▶ Material:

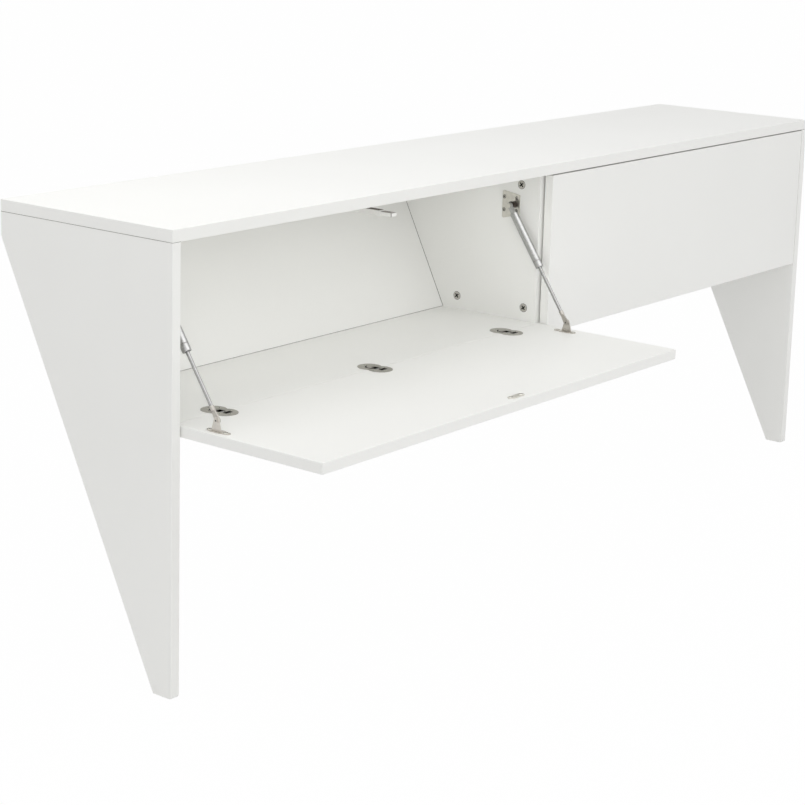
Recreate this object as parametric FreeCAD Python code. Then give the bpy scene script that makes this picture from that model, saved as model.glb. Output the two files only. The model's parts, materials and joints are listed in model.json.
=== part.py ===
"""Wall-held drop-front media console, in millimetres, +Z up.

X runs along the console from its middle, Y runs back to the wall at Y = 0, and the
console is drawn with Z = 0 on the floor, then lowered so that the origin lies on the
wall face of the mounting rail, halfway up it.
The left flap is drawn lying open and the right flap closed.
"""
import FreeCAD, Part
import math
import os

Vector = FreeCAD.Vector
X_AXIS = Vector(1, 0, 0)
Y_AXIS = Vector(0, 1, 0)
Z_AXIS = Vector(0, 0, 1)

# ---- overall sizes -----------------------------------------------------------
width = 2020.0
depth = 386.0
height = 750.0

# ---- boards ------------------------------------------------------------------
board = 18.0                 # sides, shelf, divider, back, rail and flaps
top_board = 20.0
edge_radius = 0.8            # eased edges of the boards
foot_depth = 40.0            # side panel where it meets the floor
foot_radius = 4.0
rail_height = 40.0           # upright part of the rear, flat on the wall
opening_height = 306.0       # underside of the shelf to underside of the top
divider_setback = 4.0        # divider behind the inner face of a closed flap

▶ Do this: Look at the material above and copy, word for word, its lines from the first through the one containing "height = 750.0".

▶ Written response:
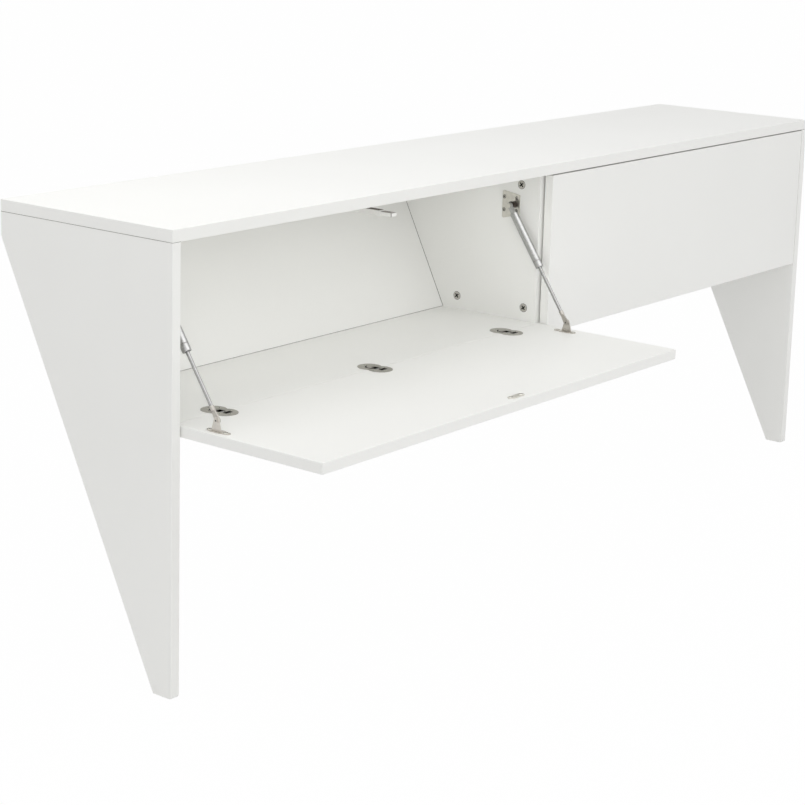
Recreate this object as parametric FreeCAD Python code. Then give the bpy scene script that makes this picture from that model, saved as model.glb. Output the two files only. The model's parts, materials and joints are listed in model.json.
=== part.py ===
"""Wall-held drop-front media console, in millimetres, +Z up.

X runs along the console from its middle, Y runs back to the wall at Y = 0, and the
console is drawn with Z = 0 on the floor, then lowered so that the origin lies on the
wall face of the mounting rail, halfway up it.
The left flap is drawn lying open and the right flap closed.
"""
import FreeCAD, Part
import math
import os

Vector = FreeCAD.Vector
X_AXIS = Vector(1, 0, 0)
Y_AXIS = Vector(0, 1, 0)
Z_AXIS = Vector(0, 0, 1)

# ---- overall sizes -----------------------------------------------------------
width = 2020.0
depth = 386.0
height = 750.0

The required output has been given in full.